How do you say what you do?

I really like the bio from my blog, but that was easy to write. Emphasis on the “write” part there. For me, everything is easier in writing. I’ve been attentive at this for a few weeks, and am finally starting to adjust my way of answering the question “What do you do for a living?”.

I generally said “I craft, tutor, babysit (and write).”

Now wouldn’t the following sound so much better?

“(I used to be a floral artist – and still am at heart.)
Currently, when I’m not, as some phrase it, “wasting time” writing, my day job consists of tutoring English, running my freelance plaster crafting business with an emphasis on wedding favor orders. I am on the writer’s staff of Milliver’s Travels, and an Associate Editor of Friday Flash Dot Org. To keep myself buys in the afternoons, I also babysit a little girl.”

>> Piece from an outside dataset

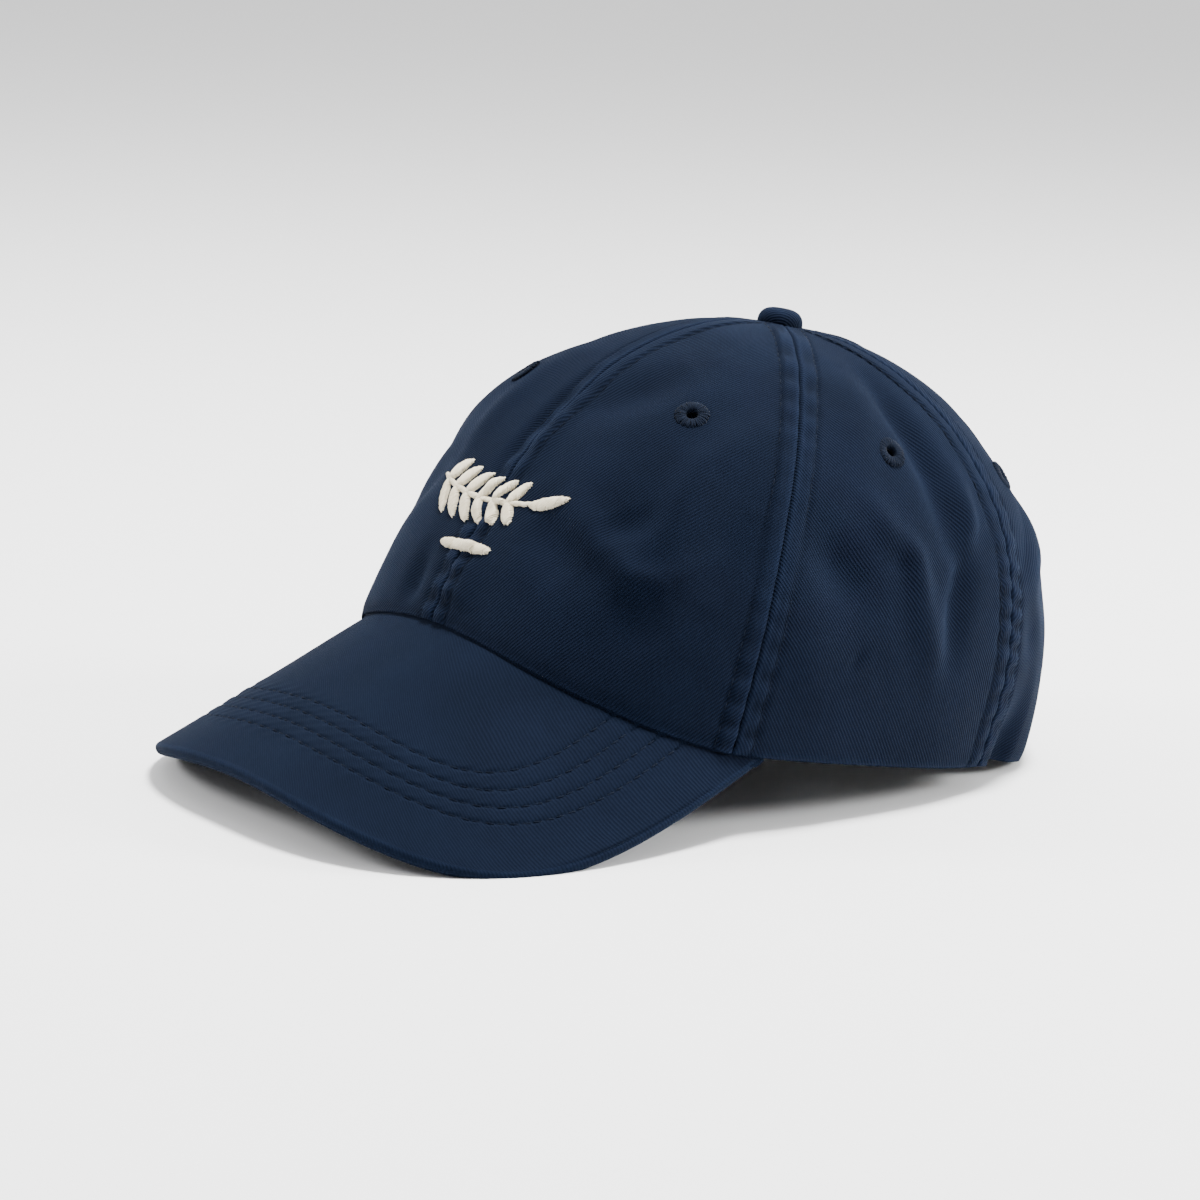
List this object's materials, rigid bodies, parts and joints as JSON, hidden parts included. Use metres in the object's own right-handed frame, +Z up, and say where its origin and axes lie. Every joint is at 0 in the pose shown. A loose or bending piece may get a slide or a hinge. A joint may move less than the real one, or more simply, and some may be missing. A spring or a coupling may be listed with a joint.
{
  "type": "baseball cap",
  "caption": "Six-panel cotton twill baseball cap with a curved peak, covered top button, sewn eyelets, inner sweatband and an adjustable back strap with a metal clamp buckle.",
  "frame": {"origin": "on the table, under the middle of the bounding box of the cap as it stands", "axes": "+Z up; the peak points towards -Y and the closure is at +Y; +X is the wearer's left"},
  "size_m": [0.1678, 0.2629, 0.131],
  "materials": {
    "navy_twill": "washed navy cotton chino twill, fine diagonal weave, matt with a faint sheen",
    "navy_lining": "plain navy cotton of the sweatband and the seam tapes",
    "navy_thread": "navy sewing thread, slight sheen",
    "cream_thread": "cream satin-stitch embroidery thread",
    "board_plastic": "flexible moulded sheet inside the peak",
    "brass": "antiqued stamped brass",
    "steel": "plain plated steel",
    "label_cloth": "blank white woven label"
  },
  "bodies": {
    "cap": {"front_panel_left": "navy_twill", "front_panel_right": "navy_twill", "side_panel_left": "navy_twill", "side_panel_right": "navy_twill", "back_panel_left": "navy_twill", "back_panel_right": "navy_twill", "eyelet_front_left": "navy_thread", "eyelet_front_right": "navy_thread", "eyelet_side_left": "navy_thread", "eyelet_side_right": "navy_thread", "eyelet_back_left": "navy_thread", "eyelet_back_right": "navy_thread", "button_cover": "navy_twill", "button_shell": "steel", "button_rivet": "steel", "peak_top_cover": "navy_twill", "peak_board": "board_plastic", "peak_under_cover": "navy_twill", "peak_stitching_1": "navy_thread", "peak_stitching_2": "navy_thread", "peak_stitching_3": "navy_thread", "peak_stitching_4": "navy_thread", "motif_sprig": "cream_thread", "motif_bar": "cream_thread", "seam_tape_front": "navy_lining", "seam_tape_front_left": "navy_lining", "seam_tape_front_right": "navy_lining", "seam_tape_back_left": "navy_lining", "seam_tape_back_right": "navy_lining", "seam_tape_back": "navy_lining", "sweatband": "navy_lining", "care_label": "label_cloth", "arch_binding": "navy_twill", "strap_tab": "navy_twill", "buckle_frame": "brass", "buckle_pin": "steel"},
    "strap": {"strap": "navy_twill"},
    "buckle_lever": {"buckle_lever": "brass"}
  },
  "joints": [
    {"name": "strap_slide", "type": "hinge", "parent": "cap", "child": "strap", "pos_m": [0, 0.0481, 0.02855], "axis": [0, -0.1942, -0.981], "range_deg": [-9.4, 9.4]},
    {"name": "buckle_lever_hinge", "type": "hinge", "parent": "cap", "child": "buckle_lever", "pos_m": [-0.00544, 0.12801, 0.01273], "axis": [0, 0.1942, 0.981], "range_deg": [0, 100]}
  ]
}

(Actually, it does sound sooo much better. I tried it out when I went to a middle-school reunion a couple of weeks ago.)

A little bit of tweaking to that first answer and no one suspects how low my actual income is ;)

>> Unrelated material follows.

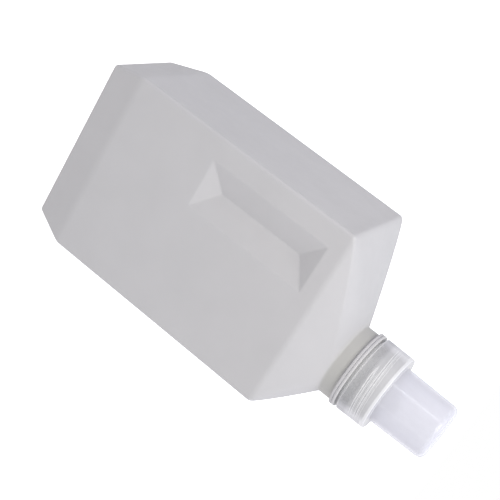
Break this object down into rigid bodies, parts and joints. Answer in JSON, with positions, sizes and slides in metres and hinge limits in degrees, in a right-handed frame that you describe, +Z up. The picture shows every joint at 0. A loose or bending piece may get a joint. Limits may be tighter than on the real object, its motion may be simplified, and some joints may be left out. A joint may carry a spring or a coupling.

Your turn, cause I’m really curious: How do you say what you do?


*Blog post inspired by this question from Danielle LaPorte’s The Burning Questions Series.


9 Comments to “How do you say what you do?”

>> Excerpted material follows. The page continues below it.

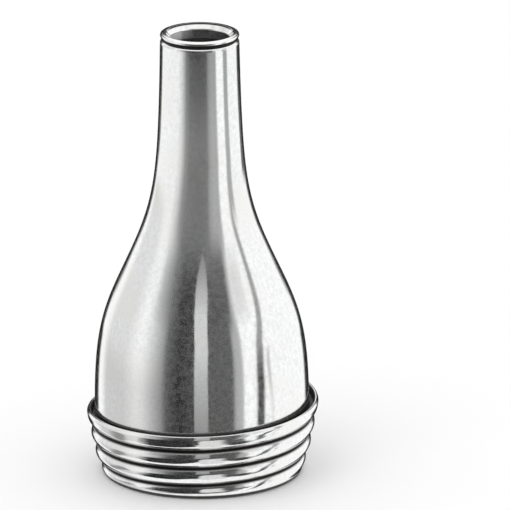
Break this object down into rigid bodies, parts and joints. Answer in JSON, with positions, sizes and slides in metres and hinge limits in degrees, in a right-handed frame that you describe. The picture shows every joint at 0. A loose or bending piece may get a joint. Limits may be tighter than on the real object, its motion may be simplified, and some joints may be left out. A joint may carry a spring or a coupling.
{
  "type": "ear speculum",
  "caption": "Screw-in ear speculum of plated metal: slender tapering neck with a rounded tip ring, smooth bell and a coarse rounded screw thread round its base.",
  "frame": {"origin": "centre of the flat base rim, on the thread's axis, where the part stands", "axes": "+Z along the axis from the wide threaded end to the small end; the front as pictured faces -Y; +X to its right"},
  "size_m": [0.0194, 0.0194, 0.038],
  "materials": {
    "funnel_plating": "polished nickel and chromium plate, fine turning lines, satin dark inside",
    "tip_plating": "bright polished bead, dulled bore",
    "collar_plating": "polished crests, darker thread roots",
    "solder": "dull grey solder, slightly lumpy"
  },
  "bodies": {
    "root": {"funnel_shell": "funnel_plating", "tip_ring": "tip_plating", "screw_collar": "collar_plating", "solder_ring": "solder"}
  },
  "joints": []
}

  1. Let’s see…I am a wife, mother, author and beadwork designer. While I love saying that I am a writer, family always comes first-and they never let me forget it either, LOL! ;)

  2. Wonderful verbal bio, Estrella. You’ve found a way to embrace the creative variety of things you do. But I know what you mean. It’s not an easy transition to make. Even after my book was published I would not reply with “I’m a writer” much less mention that I was the author of a book. It drove Brian nuts. He said he was so tempted to say it for me, but he knew I had to learn to say it myself.

    I’ve had years to grow into verbalizing my writer identity to others and it rolls off the tongue pretty easily these days. Not having all those other skills and talents like you’ve got, I simply say “I’m a writer.” If they’re interested, they’ll ask more questions. If they only asked out of politeness and could care less, then I haven’t wasted any energy trying to represent myself.

    • Thanks! And yes, I know. It wasn’t easy to verbalize while giving myself credit for all that I do. I’m still working on it, but got better.
      Glad you got there, Milli, you’re a great writer!

  3. I always say I’m an autism specialist, because I am. I never say I write… sigh.

    • That’s a good start. Now you should work on also saying you’re a writer.
      Just sayin’, cause you are such an amazing writer, people should know it!!!

  4. I’m too tied to my profession so I am working harder on the “I’m a writer” sentiment.

  5. Fantastic bio Estrella! If only you could be paid what you’re worth….I believe all of us writers know that feeling though. In the past, when asked what I do, my general answer was “I babysit geeks during the day, and I’m a mother and wife who writes a community column for a local newspaper.” It took me a long time to “fix” that statement. Now my answer is: “I’m a writer and work as an Administrative Assistant for the IT department of a Clinical Research Organization to make money. But my most important job is as a mother and wife.” Inevitably the next question is “What do you write?” That one takes me a while to explain as I write so many different things – short fiction, a “family life” column for a local newspaper, and I blog about rearing an autistic child and an extremely dramatic child, as well as living with fibromyalgia.